The experience of working on bids for future projects is a fantastic way to really get to grips with the bidding process and the overall business model of the company. The work on potential opportunities fits well alongside writing articles about past projects, another point of focus for this month. Last week I completed my first Impact article, concerning land rights for ethnic minorities in Vietnam, which you can check out here. My process in writing involved not only desk-based research and reading of project reports and evaluations. I held zoom meetings with previous and ongoing project managers in Laos and Vietnam, helping to clarify my understanding of the projects. The virtual meetings also allowed for the most up-to-date information on where the projects were today, beyond the exit evaluation reports. Additionally, they provided the experiences of the on-the-ground project impacts, allowing me to bring the articles to life in a more relatable way.

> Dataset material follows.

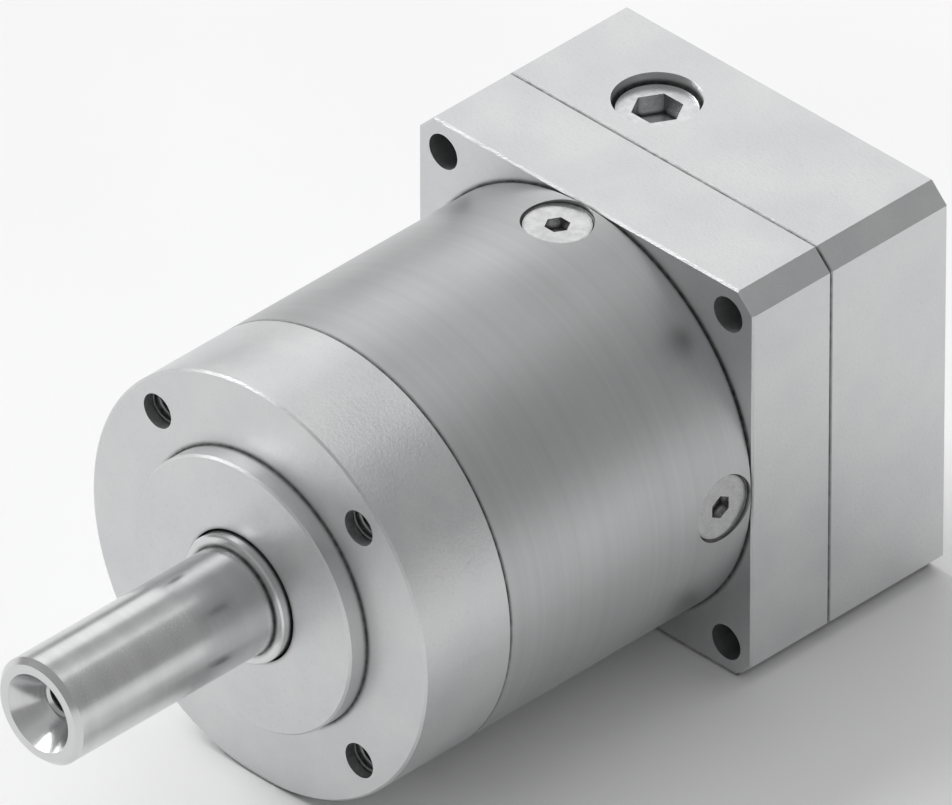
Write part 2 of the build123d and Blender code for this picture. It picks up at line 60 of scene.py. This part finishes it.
class Recipe:
    """A material's node tree, with a short call for each kind of node that the recipes use."""

    def __init__(self, name):
        self.material = bpy.data.materials.new(name)
        self.material.use_nodes = True
        self.tree = self.material.node_tree
        self.tree.nodes.clear()
        metres = self.node("ShaderNodeTexCoord").outputs["Object"]
        scaled = self.node("ShaderNodeVectorMath", {0: metres, "Scale": 1 / MM}, operation="SCALE")
        self.place = scaled.outputs["Vector"]

    def node(self, kind, inputs=None, **settings):
        """Add a node. inputs maps each socket to a value, or to the output that feeds it."""
        made = self.tree.nodes.new(kind)
        for key, value in settings.items():
            setattr(made, key, value)
        for key, value in (inputs or {}).items():
            if isinstance(value, bpy.types.NodeSocket):
                self.tree.links.new(value, made.inputs[key])
            else:
                made.inputs[key].default_value = value
        return made

    def math(self, operation, first, second, clamp=False):
        inputs = {0: first, 1: second}
        return self.node("ShaderNodeMath", inputs, operation=operation, use_clamp=clamp).outputs[0]

    def split(self, vector):
        return self.node("ShaderNodeSeparateXYZ", {0: vector}).outputs

    def join(self, x, y, z):
        return self.node("ShaderNodeCombineXYZ", {0: x, 1: y, 2: z}).outputs[0]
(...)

One benefit of working in an office full of technical experts who have an in-depth knowledge of the development sector is excellent careers advice. I am planning on returning to University in the future, and my colleague’s experience has been helping to guide my decisions for future study. One nugget of knowledge bestowed upon me was to consider the potential benefits of studying to be being a specialist rather than a generalist. Or, if the course of study is a broad one, to focus through a research element on a specific theme or region relevant to the desired area of employment post-study. Through my continued experience working at LEI, I hope to pinpoint these areas to shape my future studies.